In 100 days we will reach one year of rule under the Trumplestillskin administration…if we survive the next 100 days…or if Agent Orange survives.
This morning it sounds like everyone in Washington DC hates Donnie Trumpie. White House Chief of Staff, Machine Gun Kelly is miserable. T-Rex Tillerson is angry. Who knows where Jeffro Bowdeen Sessions is hiding…probably in an empty tin can of tuna. Sarah Huckabee Saunders’ makeup is slowly turning her into a Sith Lord. And sitting in the middle of this mess is a three-year-old who is angry because he didn’t get everything he wanted.
Statesman Eminem has a freeform rap about Trumplestillskin that is blowing up the internet. I tried to watch it, but when it comes to white guys spitting mad rhymes, I’ll stick with John Keats.
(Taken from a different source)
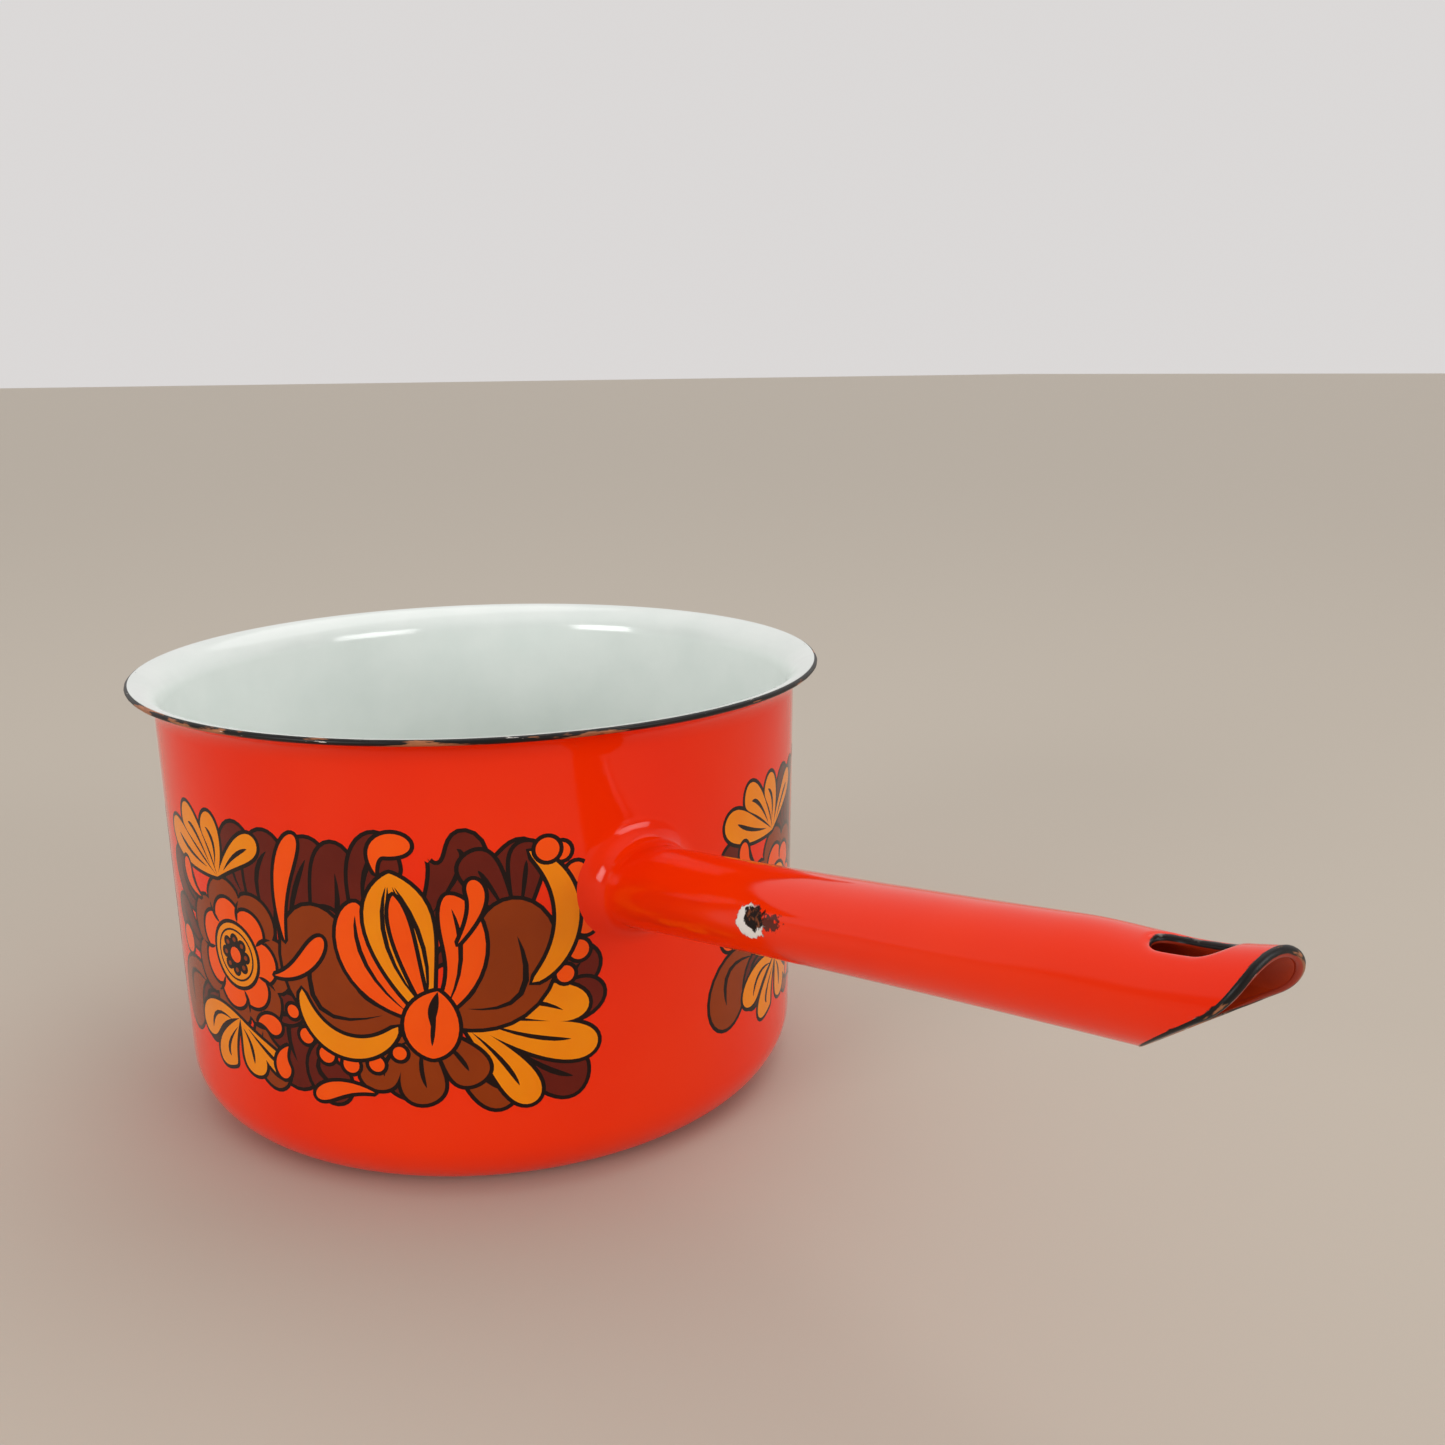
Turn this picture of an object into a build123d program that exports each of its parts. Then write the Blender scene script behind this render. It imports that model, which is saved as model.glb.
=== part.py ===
"""Enamelled steel saucepan: a drawn pan with a rolled lip and a hollow handle welded to its wall.

Z is the pan's axis, the handle runs towards +X, and the pan rests on Z = 0.
Sizes are in millimetres. Outside sizes are taken over the enamel."""

import os
from math import ceil, cos, pi, radians, sin

from build123d import *

# Coats and sheet
steel = 0.9
enamel = 0.3
edge_enamel = 0.5

# Pan
pan_height = 109.0
wall_radius = 80.8  # outside, where the lip begins
wall_draft = 0.8  # degrees, the wall leans out by this much
base_corner_radius = 13.4
lip_bend_radius = 6.3  # underside of the lip
lip_turn = 86.0  # degrees
rim_wrap = 18.0  # degrees of the lip's bend that the black rim coat covers

# Handle
handle_drop = 38.8  # from the rim down to where the handle's axis starts
handle_seat = 80.0  # radius that distances along the handle are counted from
handle_rise = 11.3  # degrees
handle_length = 165.8  # to the tip of the mouth
root_half_width = 10.6
root_half_height = 9.4
tip_half_width = 8.2
tip_half_height = 8.7
handle_taper = 2.5  # power, the width narrows mostly towards the tip
handle_waist = 0.8  # the height is less by this much halfway along
weld_radius = 5.0

# Mouth, cut on a slant, and the hanging slot in the top of the handle
mouth_angle = 28.0  # degrees between the slant and the handle's axis
mouth_nose = 6.4  # length of the rounded nose above the slant
slot_length = 12.5
slot_width = 7.0
slot_land = 7.6  # from the slot to the tip
slot_dip = 1.2  # the top of the handle is pressed in this deep at the slot
dip_reach = 22.0  # distance along the handle over which the dip fades out

wall = enamel + steel + enamel
draft = radians(wall_draft)
rise = radians(handle_rise)
reach = 20.0  # how far cutters stand clear of the handle
cap_height = pan_height + reach
handle_height = pan_height - handle_drop

# Centres of the lip's bend and of the base corner, as (radius, height)
lip_z = pan_height - lip_bend_radius - wall
lip_centre = Vector(wall_radius + lip_bend_radius * cos(draft), lip_z)
wall_normal = Vector(cos(draft), -sin(draft))
wall_offset = (lip_centre - wall_normal * lip_bend_radius).dot(wall_normal)
corner_r = (wall_offset - base_corner_radius + base_corner_radius * sin(draft)) / cos(draft)
corner_centre = Vector(corner_r, base_corner_radius)
lip_end_angle = 180 - wall_draft - lip_turn

# The half section is drawn on the side away from the handle
behind = Plane(origin=(0, 0, 0), x_dir=(-1, 0, 0), z_dir=(0, 1, 0))

# Planes along the handle: across it, along its side, and lying on its axis
axis_direction = (cos(rise), 0, sin(rise))
handle_origin = (handle_seat, 0, handle_height)
across = Plane(origin=handle_origin, x_dir=(0, 1, 0), z_dir=axis_direction)
side = Plane(origin=handle_origin, x_dir=axis_direction, z_dir=(0, -1, 0))
flat = Plane(origin=handle_origin, x_dir=axis_direction, z_dir=(-sin(rise), 0, cos(rise)))
slot_centre = handle_length - slot_land - slot_length / 2

# Distances of the handle's sections
section_step = 12.0
section_count = ceil(handle_length / section_step)
section_distances = [-reach] + [handle_length * i / section_count for i in range(section_count + 1)]
section_distances.append(handle_length + reach)


def polar(centre, radius, angle):
    """Point at a radius and an angle in degrees about a centre."""
    return centre + Vector(cos(radians(angle)), sin(radians(angle))) * radius


def fill_pan(inset, mode=Mode.ADD):
    """Half section of the pan, filled to its axis, with its outside moved in by inset."""
    corner = base_corner_radius - inset
    bend = lip_bend_radius + inset
    to_cap = (cap_height - lip_centre.Y) / sin(radians(lip_end_angle))
    with BuildLine() as outline:
        base = Line((0, inset), (corner_centre.X, inset))
        turn = CenterArc(corner_centre, corner, -90, 90 - wall_draft)
        lip = CenterArc(lip_centre, bend, 180 - wall_draft, -lip_turn)
        Line(turn @ 1, lip @ 0)
        Polyline(lip @ 1, polar(lip_centre, to_cap, lip_end_angle), (0, cap_height), base @ 0)
    make_face(outline.edges(), mode=mode)


def cover_edge(mode=Mode.ADD):
    """Sector of the half section that holds the lip's edge."""
    with BuildLine() as outline:
        Polyline(
            lip_centre,
            polar(lip_centre, reach, lip_end_angle - rim_wrap),
            polar(lip_centre, reach, lip_end_angle),
            polar(lip_centre, reach, lip_end_angle + rim_wrap),
            close=True,
        )
    make_face(outline.edges(), mode=mode)


def handle_section(distance):
    """Half width, height above the axis and depth below it at a distance along the handle."""
    share = min(max(distance / handle_length, 0), 1)
    half_width = root_half_width + (tip_half_width - root_half_width) * share**handle_taper
    below = root_half_height + (tip_half_height - root_half_height) * share
    below -= 4 * handle_waist * share * (1 - share)
    to_slot = min(abs(distance - slot_centre) / dip_reach, 1)
    return half_width, below - slot_dip * cos(to_slot * pi / 2) ** 2, below


def fill_handle(inset, mode=Mode.ADD):
    """The handle's outer form as a solid bar, with its outside moved in by inset."""
    sections = []
    for distance in section_distances:
        half_width, above, below = handle_section(distance)
        with BuildSketch(across.offset(distance), mode=Mode.PRIVATE) as section:
            with BuildLine():
                EllipticalCenterArc((0, 0), half_width - inset, above - inset, 0, arc_size=180)
                EllipticalCenterArc((0, 0), half_width - inset, below - inset, 180, arc_size=180)
            make_face()
        sections.append(section.sketch.face())
    loft(sections, mode=mode)


def cut_mouth(setback, mode=Mode.SUBTRACT):
    """Everything past the slanted mouth, which is moved back by setback."""
    slant = radians(mouth_angle)
    tip = Vector(handle_length - setback, tip_half_height)
    knee = Vector(tip.X - mouth_nose, 0)
    with BuildSketch(side, mode=Mode.PRIVATE) as outline:
        with BuildLine():
            below = Line(knee - Vector(cos(slant), sin(slant)) * 2 * reach, knee)
            TangentArc(knee, tip, tangent=below % 1)
            Polyline(tip, (tip.X, reach), (tip.X + 2 * reach, reach),
                     (tip.X + 2 * reach, (below @ 0).Y), below @ 0)
        make_face()
    extrude(outline.sketch, amount=reach, both=True, mode=mode)


def cut_slot(margin, mode=Mode.SUBTRACT):
    """The hanging slot through the top of the handle, larger all round by margin."""
    with BuildSketch(flat, mode=Mode.PRIVATE) as outline:
        with Locations((slot_centre, 0)):
            SlotOverall(slot_length + 2 * margin, slot_width + 2 * margin)
    extrude(outline.sketch, amount=reach, mode=mode)


def weld_edges(builder):
    """The edges where the outside of the handle meets the outside of the pan's wall."""
    root = Vector(wall_radius, 0, handle_height)
    return builder.edges().filter_by(lambda edge: (edge.center() - root).length < 1.5 * root_half_width)


# The filled forms that the pieces are parted from. A fillet between pan and handle is the weld.
with BuildPart() as pan_form:
    with BuildSketch(behind):
        fill_pan(enamel)
    revolve(axis=Axis.Z)

with BuildPart() as bare_form:
    add(pan_form.part)
    fill_handle(enamel)
    fillet(weld_edges(bare_form), weld_radius)

# Steel pan, drawn from one sheet, with its lip turned out
with BuildPart() as pan_shell:
    with BuildSketch(behind):
        fill_pan(enamel)
        fill_pan(enamel + steel, mode=Mode.SUBTRACT)
    revolve(axis=Axis.Z)

# Steel tube of the handle, butted against the pan's wall
with BuildPart() as handle_tube:
    fill_handle(enamel)
    fill_handle(enamel + steel, mode=Mode.SUBTRACT)
    add(pan_form.part, mode=Mode.SUBTRACT)
    cut_mouth(edge_enamel)
    cut_slot(edge_enamel)

# Weld bead all round the root of the handle
with BuildPart() as root_weld:
    add(bare_form.part)
    add(pan_form.part, mode=Mode.SUBTRACT)
    fill_handle(enamel, mode=Mode.SUBTRACT)

# Colour coat, unbroken from the pan's wall over the weld to the end of the handle
with BuildPart() as outside_enamel:
    with BuildSketch(behind):
        fill_pan(0)
    revolve(axis=Axis.Z)
    fill_handle(0)
    fillet(weld_edges(outside_enamel), weld_radius - enamel)
    add(bare_form.part, mode=Mode.SUBTRACT)
    with BuildSketch(behind):
        cover_edge()
    revolve(axis=Axis.Z, mode=Mode.SUBTRACT)
    Cylinder(corner_centre.X, enamel, align=(Align.CENTER, Align.CENTER, Align.MIN),
             mode=Mode.SUBTRACT)
    cut_mouth(edge_enamel)
    cut_slot(edge_enamel)

# Pale lining of the pan, up to the black rim
with BuildPart() as inside_enamel:
    with BuildSketch(behind):
        fill_pan(enamel + steel)
        fill_pan(wall, mode=Mode.SUBTRACT)
        cover_edge(mode=Mode.SUBTRACT)
    revolve(axis=Axis.Z)

# Black coat round the edge of the lip
with BuildPart() as rim_enamel:
    with BuildSketch(behind):
        fill_pan(0)
        fill_pan(wall, mode=Mode.SUBTRACT)
        cover_edge(mode=Mode.INTERSECT)
        with Locations(polar(lip_centre, lip_bend_radius + wall / 2, lip_end_angle)):
            Circle(wall / 2)
    revolve(axis=Axis.Z)
    add(pan_shell.part, mode=Mode.SUBTRACT)

# Dark ground coat under the base, which the pan stands on
with BuildPart() as base_enamel:
    Cylinder(corner_centre.X, enamel, align=(Align.CENTER, Align.CENTER, Align.MIN))

# Dark ground coat inside the handle
with BuildPart() as handle_lining:
    fill_handle(enamel + steel)
    fill_handle(wall, mode=Mode.SUBTRACT)
    add(pan_form.part, mode=Mode.SUBTRACT)
    cut_mouth(edge_enamel)
    cut_slot(edge_enamel)

# Black coats round the edges of the mouth and of the hanging slot
with BuildPart() as mouth_enamel:
    fill_handle(0)
    fill_handle(wall, mode=Mode.SUBTRACT)
    cut_mouth(edge_enamel, mode=Mode.INTERSECT)
    cut_mouth(0)

with BuildPart() as slot_enamel:
    fill_handle(0)
    fill_handle(wall, mode=Mode.SUBTRACT)
    cut_slot(edge_enamel, mode=Mode.INTERSECT)
    cut_slot(0)

pieces = {
    "pan_shell": pan_shell,
    "handle_tube": handle_tube,
    "root_weld": root_weld,
    "outside_enamel": outside_enamel,
    "inside_enamel": inside_enamel,
    "rim_enamel": rim_enamel,
    "base_enamel": base_enamel,
    "handle_lining": handle_lining,
    "mouth_enamel": mouth_enamel,
    "slot_enamel": slot_enamel,
}
os.makedirs("parts", exist_ok=True)
for name, piece in pieces.items():
    piece.part.label = name
    export_step(piece.part, f"parts/{name}.step")
    print(name, len(piece.part.solids()), round(piece.part.volume))
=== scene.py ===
"""Enamelled steel saucepan with a printed flower border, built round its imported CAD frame."""

import bmesh
import bpy
import numpy as np
from cmath import rect
from math import acos, cos, pi, radians, sin, sqrt, tan
from mathutils import Euler, Matrix, Vector, noise
from mathutils.geometry import delaunay_2d_cdt


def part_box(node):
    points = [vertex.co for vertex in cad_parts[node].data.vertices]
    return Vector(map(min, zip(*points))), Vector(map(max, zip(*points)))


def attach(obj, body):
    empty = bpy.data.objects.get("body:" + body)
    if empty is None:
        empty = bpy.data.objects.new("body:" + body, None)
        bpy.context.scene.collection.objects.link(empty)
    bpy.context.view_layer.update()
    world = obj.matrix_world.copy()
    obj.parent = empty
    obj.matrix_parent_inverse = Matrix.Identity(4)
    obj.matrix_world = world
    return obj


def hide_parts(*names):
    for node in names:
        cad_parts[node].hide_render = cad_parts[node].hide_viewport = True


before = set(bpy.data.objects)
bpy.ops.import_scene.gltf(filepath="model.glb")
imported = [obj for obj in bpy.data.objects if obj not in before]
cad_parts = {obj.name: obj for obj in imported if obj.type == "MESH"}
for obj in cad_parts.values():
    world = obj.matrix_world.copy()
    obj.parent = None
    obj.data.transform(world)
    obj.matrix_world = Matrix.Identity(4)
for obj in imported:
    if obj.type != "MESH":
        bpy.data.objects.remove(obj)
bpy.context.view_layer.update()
bpy.ops.object.select_all(action="DESELECT")

# ---------------------------------------------------------------------------------------------
# Steel pan. One disc of low-carbon sheet, deep drawn to a straight-sided pan, its edge turned
# out to a lip. It lies under enamel everywhere, so the CAD solid stays and only gets its metal.
# ---------------------------------------------------------------------------------------------
mm = 0.001


def linear(hex_colour):
    """sRGB hex text to linear red, green, blue and alpha."""
    parts = [int(hex_colour[i:i + 2], 16) / 255 for i in (1, 3, 5)]
    return [c / 12.92 if c <= 0.04045 else ((c + 0.055) / 1.055) ** 2.4 for c in parts] + [1.0]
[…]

Because Agent Orange Julius Caesar doesn’t know how the Constitution works, or what his job is, he wants to revoke NBC’s license. Imagine if Obama had suggested the same thing for Faux Newz. The old white guys in our country would have bought ALL the guns and started fortifying their double-wide’s. Senator Ben “It’s Pronounced SASS, Not Sassy” Sasse (R-NE) has asked if Trump is forgetting his oath of office. You know the part where he promised to protect the Constitution. Remember the oath? That was where the largest group of people gathered in the history of the world. The sun came out as Trumplestillskin was speaking and God’s voice was heard to say, “This is some guy from New Jersey. I’ve done better. What’s the deal with the electoral college? Really dumb, guys.”
Well, we can all be assured that we made it this far surviving on souvlaki and lies. We can make it 100 more days.